Exercise details ▸
Search the material for the word "materials" and report each line where it turns up.

Data shown ▸
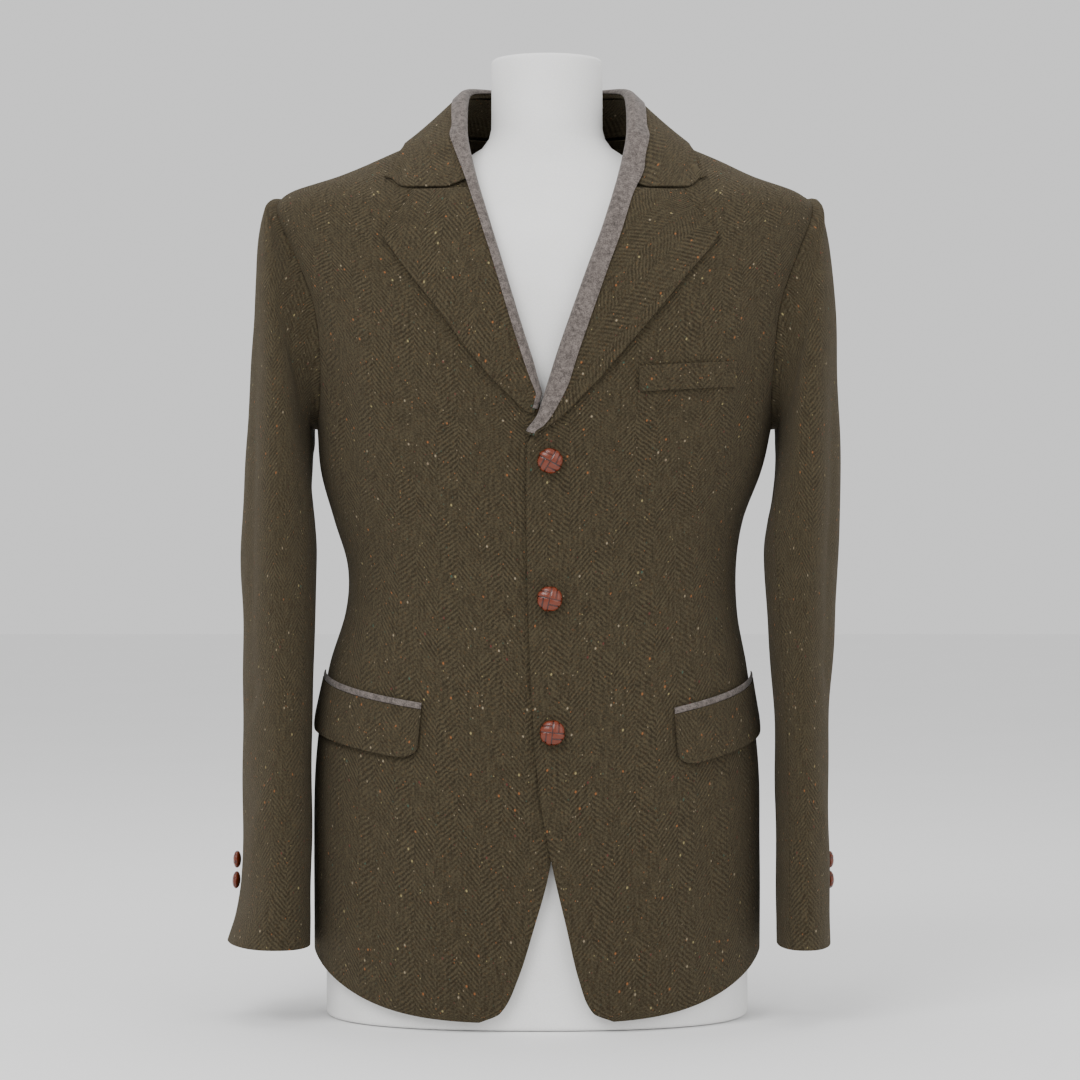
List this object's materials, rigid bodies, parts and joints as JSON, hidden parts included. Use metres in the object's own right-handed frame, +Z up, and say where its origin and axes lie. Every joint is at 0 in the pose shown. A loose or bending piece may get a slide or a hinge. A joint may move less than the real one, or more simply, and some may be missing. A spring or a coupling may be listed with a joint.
{
  "type": "tweed hacking jacket on a limbless dress form",
  "caption": "Olive-brown herringbone tweed hacking jacket with grey felt trim and leather knot buttons, on a plain white limbless dress form.",
  "frame": {"origin": "on the surface the dress form stands on, in the jacket's centre plane", "axes": "+Z up, -Y the front, +X the wearer's left"},
  "size_m": [0.529, 0.2816, 0.822],
  "materials": {
    "tweed": "brushed wool herringbone, matte",
    "felt": "pressed wool felt, matte",
    "leather": "polished woven knot",
    "jersey": "smooth white jersey over a stuffed form, matte"
  },
  "bodies": {
    "root": {"front_left": "tweed", "front_right": "tweed", "side_left": "tweed", "side_right": "tweed", "back_left": "tweed", "back_right": "tweed", "lapel_left": "tweed", "lapel_right": "tweed", "collar_fall": "tweed", "collar_stand": "tweed", "top_sleeve_left": "tweed", "top_sleeve_right": "tweed", "under_sleeve_left": "tweed", "under_sleeve_right": "tweed", "flap_left": "tweed", "flap_right": "tweed", "welt": "tweed", "trim_left": "felt", "trim_right": "felt", "jet_left": "felt", "jet_right": "felt", "button_top": "leather", "button_middle": "leather", "button_bottom": "leather", "cuff_button_left_1": "leather", "cuff_button_left_2": "leather", "cuff_button_right_1": "leather", "cuff_button_right_2": "leather", "form_body": "jersey"}
  },
  "joints": []
}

Response ▸
List this object's materials, rigid bodies, parts and joints as JSON, hidden parts included. Use metres in the object's own right-handed frame, +Z up, and say where its origin and axes lie. Every joint is at 0 in the pose shown. A loose or bending piece may get a slide or a hinge. A joint may move less than the real one, or more simply, and some may be missing. A spring or a coupling may be listed with a joint.
  "materials": {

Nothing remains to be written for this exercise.